National governments also have to approve CDM projects as well as the UN and the Chinese Government has been able to use that power to enforce a price floor by not approving anything worth less than €9 a tonne.
On the demand side the uncertainties are just as great.
Although European corporates represent the lion's share of demand in the market, there are limits on the extent to which European emitters can use CERs to cover their obligations.
Some observers, like Geoff Sinclair of Standard Bank, believe that when they have filled their boots the CER price will fall.
But then he adds that Japanese corporate buyers may become a larger force in the market if their current voluntary scheme morphs into a mandatory one.
Towards the end of the 2008-12 period the Australian emission trading scheme will be up and running. Australian emitters will be able to access the CER market, but McBurnie believes price-capping measures could limit the extent to which they need to.

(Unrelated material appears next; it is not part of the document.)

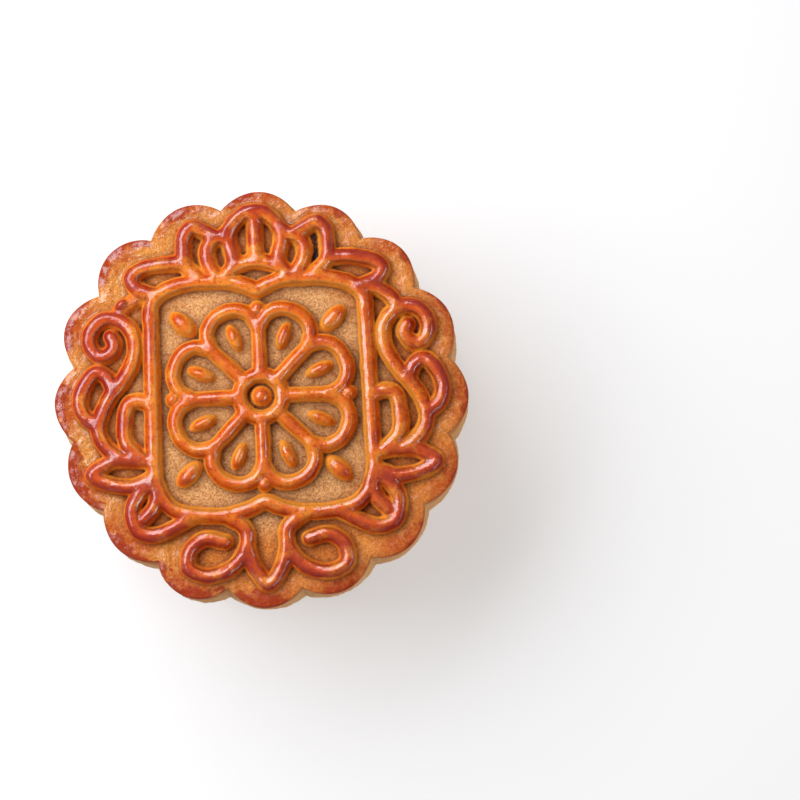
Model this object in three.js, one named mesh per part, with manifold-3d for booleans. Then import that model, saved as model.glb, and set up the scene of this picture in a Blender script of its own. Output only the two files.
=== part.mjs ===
import * as THREE from 'three';
import { mergeVertices } from 'three/addons/utils/BufferGeometryUtils.js';
import Module from 'manifold-3d';

// A baked moon cake, pressed in a carved mould: a scalloped barrel with a raised pattern on top.
// Millimetres, +Z up. The origin is the centre of the flat base, and +Y points to the lotus.

// The barrel.
const RIM_RADIUS = 37.5; // patterned face, at the crests of the lobes
const BULGE = 1.3; // how far the side swells out past the rim
const BASE_RADIUS = 31; // flat that the cake rests on
const FOOT_RADIUS = 35.2; // side just above the rounded foot
const LOBES = 16;
const NOTCH_DEPTH = 2.6; // between two lobes, at the rim
const NOTCH_DEPTH_FOOT = 1.5; // the flutes fade towards the foot
const LOBE_TURN = THREE.MathUtils.degToRad(-1.4); // lobes against the pattern
const STEPS_PER_LOBE = 6;

// The patterned face.
const GROOVE_HEIGHT = 37.8; // floor of the pattern beside the rim
const DOME = 1.2; // how much higher the floor is in the middle
const DOME_RADIUS = 34;
const RIM_RISE = 0.7; // raised lip along the lobes
const FRAME_RISE = 2; // the frame above the floor
const LINE_RISE = 1.9; // the lines round it
const RIB_RISE = 1.8; // straight ribs between those
const RIDGE_HALF_WIDTH = 1.4; // at the floor
const RIDGE_ROOT = 0.9; // how deep a pattern line is sunk into the floor
const CURVE_STEP = 2.4; // length of one facet along a curved line
const CURL_STEP = 1.7; // along a tight curl
const STRAIGHT_STEP = 6; // along a straight line

// Flower in the middle of the frame.
const FLOWER_Y = 0.7;
const PETALS = 8;
const HUB_RADIUS = 3.9;
const SPOKE_LENGTH = 12.4;
const PETAL_RADIUS = 16.4;
const SEED_RADIUS = 1.3;

const wasm = await Module();
wasm.setup();

// Height of the floor of the pattern: a shallow dome.
function floorHeight(x, y) {
  const share = Math.min(1, (x * x + y * y) / DOME_RADIUS ** 2);
  return GROOVE_HEIGHT + DOME * (1 - share);
}

// How far the outline steps in at an angle: nothing on a crest, all of it in a notch.
function notchShare(angle) {
  return 1 - Math.abs(Math.cos((LOBES / 2) * (angle - Math.PI / 2 - LOBE_TURN))) ** 0.8;
}

function toSolid(geometry) {
  geometry.deleteAttribute('normal');
  geometry.deleteAttribute('uv');
  const merged = mergeVertices(geometry, 1e-4);
  const index = merged.index.array;
  const triangles = [];
  for (let i = 0; i < index.length; i += 3) {
    const [a, b, c] = index.slice(i, i + 3);
    if (a !== b && b !== c && c !== a) triangles.push(a, b, c);
  }
  return new wasm.Manifold(new wasm.Mesh({
    numProp: 3,
    vertProperties: merged.attributes.position.array,
    triVerts: Uint32Array.from(triangles),
  }));
}

function toGeometry(solid) {
  const mesh = solid.getMesh();
  const geometry = new THREE.BufferGeometry();
  geometry.setAttribute('position', new THREE.BufferAttribute(mesh.vertProperties, 3));
  geometry.setIndex(new THREE.BufferAttribute(mesh.triVerts, 1));
  geometry.computeVertexNormals();
  return geometry;
}

// Lays a flat piece of pattern on the dome.
function drape(geometry) {
  const position = geometry.attributes.position;
  for (let i = 0; i < position.count; i += 1) {
    const lift = floorHeight(position.getX(i), position.getY(i));
    position.setZ(i, position.getZ(i) + lift);
  }
  return geometry;
}

// The barrel: a turned profile whose outline is then pressed in between the lobes.
function barrel() {
  const widest = RIM_RADIUS + BULGE;
  const rimTop = GROOVE_HEIGHT + RIM_RISE;
  const side = new THREE.SplineCurve([
    new THREE.Vector2(BASE_RADIUS, 0),
    new THREE.Vector2(BASE_RADIUS + 2.6, 1),
    new THREE.Vector2(FOOT_RADIUS, 4.5),
    new THREE.Vector2(widest - 0.8, 15),
    new THREE.Vector2(widest, 25),
    new THREE.Vector2(RIM_RADIUS + 0.4, 33.8),
    new THREE.Vector2(RIM_RADIUS - 0.4, 36.8),
    new THREE.Vector2(RIM_RADIUS - 1.6, rimTop - 0.1),
    new THREE.Vector2(RIM_RADIUS - 2.4, rimTop - 0.05),
    new THREE.Vector2(DOME_RADIUS, GROOVE_HEIGHT),
  ]);
  const profile = [new THREE.Vector2(0, 0), ...side.getPoints(12), new THREE.Vector2(0, GROOVE_HEIGHT)];
  const geometry = new THREE.LatheGeometry(profile, LOBES * STEPS_PER_LOBE);
  geometry.rotateX(Math.PI / 2);
  geometry.rotateZ(LOBE_TURN);

  const position = geometry.attributes.position;
  const point = new THREE.Vector3();
  for (let i = 0; i < position.count; i += 1) {
    point.fromBufferAttribute(position, i);
    const radius = Math.hypot(point.x, point.y);
    if (radius < 1) continue;
    const upWall = THREE.MathUtils.smoothstep(point.z, 0, GROOVE_HEIGHT * 0.8);
    const depth = THREE.MathUtils.lerp(NOTCH_DEPTH_FOOT, NOTCH_DEPTH, upWall);
    const reach = THREE.MathUtils.smoothstep(radius, BASE_RADIUS - 4, RIM_RADIUS - 1.5);
    const pressed = radius - depth * reach * notchShare(Math.atan2(point.y, point.x));
    position.setXY(i, (point.x * pressed) / radius, (point.y * pressed) / radius);
  }
  return toSolid(geometry);
}

// The shallow dome that carries the pattern.
function dome() {
  const top = [DOME_RADIUS, 30, 22, 12, 0].map((r) => new THREE.Vector2(r, floorHeight(r, 0)));
  const edge = new THREE.Vector2(DOME_RADIUS + 0.4, GROOVE_HEIGHT - 0.2);
  const geometry = new THREE.LatheGeometry([new THREE.Vector2(0, edge.y), edge, ...top], 32);
  geometry.rotateX(Math.PI / 2);
  return toSolid(geometry);
}

// Section of a pattern line. Its height runs along -X, which the sweep turns up.
function ridgeSection(rise) {
  const half = [[-RIDGE_ROOT, 1.2], [rise, 0.5]];
  const points = half.map(([height, side]) => new THREE.Vector2(-height, side * RIDGE_HALF_WIDTH));
  const mirrored = points.map((p) => new THREE.Vector2(p.x, -p.y)).reverse();
  return new THREE.Shape([...points, ...mirrored]);
}

// A pattern line swept along a smooth curve through the points.
function line(points, rise, step = CURVE_STEP) {
  const path = new THREE.CatmullRomCurve3(points.map(([x, y]) => new THREE.Vector3(x, y, 0)));
  const geometry = new THREE.ExtrudeGeometry(ridgeSection(rise), {
    steps: Math.max(1, Math.round(path.getLength() / step)),
    extrudePath: path,
  });
  return toSolid(drape(geometry));
}

// A low mound, such as a bud, a seed or the round end of a line.
function mound(x, y, length, width, rise, angle = 0) {
  const geometry = new THREE.SphereGeometry(1, 8, 4);
  geometry.rotateX(Math.PI / 2);
  geometry.scale(length, width, rise);
  geometry.rotateZ(angle);
  geometry.translate(x, y, 0);
  return toSolid(drape(geometry));
}

// The flower: a ring round a seed, spokes, and an arch over each petal with a vein under it.
function flower() {
  const polar = (radius, angle) => [radius * Math.cos(angle), FLOWER_Y + radius * Math.sin(angle)];
  const section = ridgeSection(LINE_RISE).getPoints().map((p) => new THREE.Vector2(HUB_RADIUS + p.y, -p.x));
  const ring = new THREE.LatheGeometry([...section, section[0]], 28);
  ring.rotateX(Math.PI / 2);
  ring.translate(0, FLOWER_Y, 0);
  const solids = [toSolid(drape(ring)), mound(0, FLOWER_Y, 1.9, 1.9, 1.5)];

  const half = Math.PI / PETALS;
  for (let i = 0; i < PETALS; i += 1) {
    const angle = 2 * half * i;
    const middle = angle + half;
    const arch = [[SPOKE_LENGTH, -1], [15, -0.72], [PETAL_RADIUS, -0.3], [PETAL_RADIUS, 0.3],
      [15, 0.72], [SPOKE_LENGTH, 1]];
    const corner = i % 2;
    solids.push(
      line([polar(HUB_RADIUS, angle), polar(SPOKE_LENGTH + 0.5, angle)], RIB_RISE, STRAIGHT_STEP),
      line(arch.map(([radius, share]) => polar(radius, middle + share * half)), LINE_RISE),
      mound(...polar(11.4, middle), 2.5, 0.8, 1.3, middle),
      mound(...polar(corner ? 19 : 16, angle), corner ? 2.9 : SEED_RADIUS, SEED_RADIUS, 1.5, angle),
    );
  }
  return solids;
}

// The frame, with a cusp in the middle of its top and bottom.
const frameTop = [[0, 20], [1.3, 20.6], [4.2, 21.6], [8.5, 21.9], [13.6, 21.6], [17.6, 20.1], [19.3, 18],
  [19.5, 15.5]];
const frameBottom = [[0, -18.4], [2.6, -19.4], [6.5, -20.4], [12.5, -20.3], [16.6, -19.1],
  [18.9, -16.6], [19.95, -13.5]];
const frameSide = [[19.5, 16.5], [19.95, -14.5]];

// Lines that run across the middle, from there to their right end. Their left half mirrors it.
const acrossLines = {
  lotusOutline: [[0, 34.2], [1.6, 34], [3.6, 32.5], [4.9, 30.7], [6.8, 29.8], [8.9, 30.8],
    [11.3, 31.8], [12.8, 30.3], [13.1, 27.5], [12.7, 24.8], [10.8, 23]],
  lotusBase: [[0, 25.3], [4, 24.3]],
  bottomTip: [[0, -33.1], [2.7, -29.7], [3.6, -26.5]],
};

// Lines of the right half that have a mirrored twin on the left.
const pairedLines = {
  innerPetal: [[4.8, 30.8], [4.8, 28.8], [4.1, 26.2], [4.2, 24.5], [5.6, 22.8]],
  outerPetal: [[7.6, 29.9], [8.8, 27.6], [8.5, 24.9], [7.4, 23]],
  topLeaf: [[13.2, 25.4], [17, 25.4], [21, 24.6], [22.7, 23.1], [21.9, 21.3], [18.6, 19.8]],
  link: [[19.4, 20], [22, 19.3], [24, 17.8], [25.4, 15.6]],
  outerLeaf: [[26.6, 3], [28.2, 5.6], [29.8, 6.2], [31.9, 4], [32.9, 0.8], [32.1, -1.6], [30, -3.3]],
  innerLeaf: [[19.9, 0], [22.4, 0.8], [24.1, 0.2], [25, -3.4], [24.7, -6.8], [22.2, -9.6]],
  lowLeaf: [[20.1, -10.4], [24, -9.8], [27.8, -10.1], [31, -12.3], [27.8, -14.1], [24, -14.6],
    [20.3, -13.2]],
  hook: [[19.9, -14.2], [22.5, -15.8], [24.2, -19], [23.2, -22.6], [20.4, -23.6], [16.8, -22.4],
    [13.6, -20.6]],
  hookTongue: [[19.3, -15.6], [20.3, -18.6], [22.2, -20.6]],
};

// Lines with a tight curl at their first point, in pairs too.
const curls = {
  spiral: [[26.9, 12.6], [26.3, 11.2], [27.4, 9.5], [29.4, 9.4], [30.7, 11.6], [30.1, 14.2],
    [27.6, 15.9], [24.6, 15.1], [22.7, 12.6], [22.7, 9], [24.7, 5], [27.2, 2], [29.2, -1.6],
    [29.7, -4.6], [28.6, -7.2], [26.2, -9.3]],
  scroll: [[7.7, -25.3], [11, -24.6], [14, -26.5], [14.3, -29.8], [11.2, -31.3], [6.9, -30.2],
    [4, -27], [3.7, -23.4], [7.2, -20.6]],
};
const roundEnds = [curls.spiral[0], curls.scroll[0], pairedLines.hookTongue.at(-1)];

function mirror(points) {
  return points.map(([x, y]) => [-x, y]);
}

function across(rightHalf) {
  return [...mirror(rightHalf.slice(1)).reverse(), ...rightHalf];
}

function pattern() {
  const frame = [frameTop, frameBottom].map((half) => line(across(half), FRAME_RISE));
  const sides = [frameSide, mirror(frameSide)].map((points) => line(points, FRAME_RISE, STRAIGHT_STEP));
  const inPairs = (group) => [...Object.values(group), ...Object.values(group).map(mirror)];
  const curved = [...Object.values(acrossLines).map(across), ...inPairs(pairedLines)];
  const lines = [
    ...curved.map((points) => line(points, LINE_RISE)),
    ...inPairs(curls).map((points) => line(points, LINE_RISE, CURL_STEP)),
  ];
  const rib = line([[0, 34.2], [0, 25.2]], RIB_RISE, STRAIGHT_STEP);
  const solids = [...frame, ...sides, ...lines, rib, ...flower()];
  for (const [x, y] of [...roundEnds, ...mirror(roundEnds)]) {
    solids.push(mound(x, y, RIDGE_HALF_WIDTH, RIDGE_HALF_WIDTH, LINE_RISE));
  }
  return solids;
}

const cake = pattern().reduce((whole, solid) => whole.add(solid), barrel().add(dome()));

const crust = new THREE.MeshStandardMaterial({ color: 0xc2672a, roughness: 0.42, metalness: 0 });
const mooncake = new THREE.Mesh(toGeometry(cake), crust);
mooncake.name = 'mooncake';

const part = new THREE.Group();
part.add(mooncake);

export default part;
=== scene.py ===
import bpy
import bmesh
import math
import numpy as np
from mathutils import Vector, Matrix, noise


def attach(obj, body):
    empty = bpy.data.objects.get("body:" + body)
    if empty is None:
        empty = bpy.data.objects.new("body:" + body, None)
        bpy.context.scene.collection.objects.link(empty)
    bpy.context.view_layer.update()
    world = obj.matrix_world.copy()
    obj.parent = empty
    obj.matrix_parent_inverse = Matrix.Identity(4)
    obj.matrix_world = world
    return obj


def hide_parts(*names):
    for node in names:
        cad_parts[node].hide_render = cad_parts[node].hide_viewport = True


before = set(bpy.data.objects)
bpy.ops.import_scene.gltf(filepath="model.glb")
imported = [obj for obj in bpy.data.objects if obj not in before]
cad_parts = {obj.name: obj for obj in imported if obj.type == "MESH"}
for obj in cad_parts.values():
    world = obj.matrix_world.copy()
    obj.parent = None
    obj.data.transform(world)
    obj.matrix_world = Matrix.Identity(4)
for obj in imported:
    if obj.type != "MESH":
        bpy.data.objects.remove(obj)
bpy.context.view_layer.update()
mm = 0.001

# everything below is in mm, looking down on the face with the lotus at +y

cameraValues = {
    "faceHeight": 39.3,        # plane of the pattern
    "viewWidth": 144.2,        # what the view spans at that plane
    "distance": 520.0,
    "aimRight": 25.1,          # the cake sits left of the middle
    "aimUp": -0.05,
    "roll": 2.5,               # degrees, as are the leans
    "leanRight": 1.6,
    "leanDown": 2.4,
    "sensorWidth": 36,
    "clip": (0.01, 20),        # metres
}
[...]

That's another uncertainty, but one dwarfed by the question marks about when parts, or all, of the United States will enter the market.
And will Canada, which is on track to be seriously short, stick to its current policy of reneging on its Kyoto obligations? If not it would rival Europe as a source of demand.
In the meantime Point Carbon, an authoritative monitor of the market, says prices range from €7 for the cheapest, highest risk CERs to around €17 for high-quality "secondary" CERs, where large banks or other intermediaries strip out and carry the delivery risk.
McBurnie and Frazer expect New Zealand emitters with a carbon book to manage will opt, like their European counterparts, for a core holding of the least risky but most expensive units and a more speculative position of cheaper but riskier ones. They could mitigate the risk of non-delivery, and therefore penalties from the Government, by holding more than they should need or participating in syndicated deals. It would depend, of course, on their appetite for risk.
Companies may now be wishing they had supported the more straightforward option of a carbon tax when it was on the table.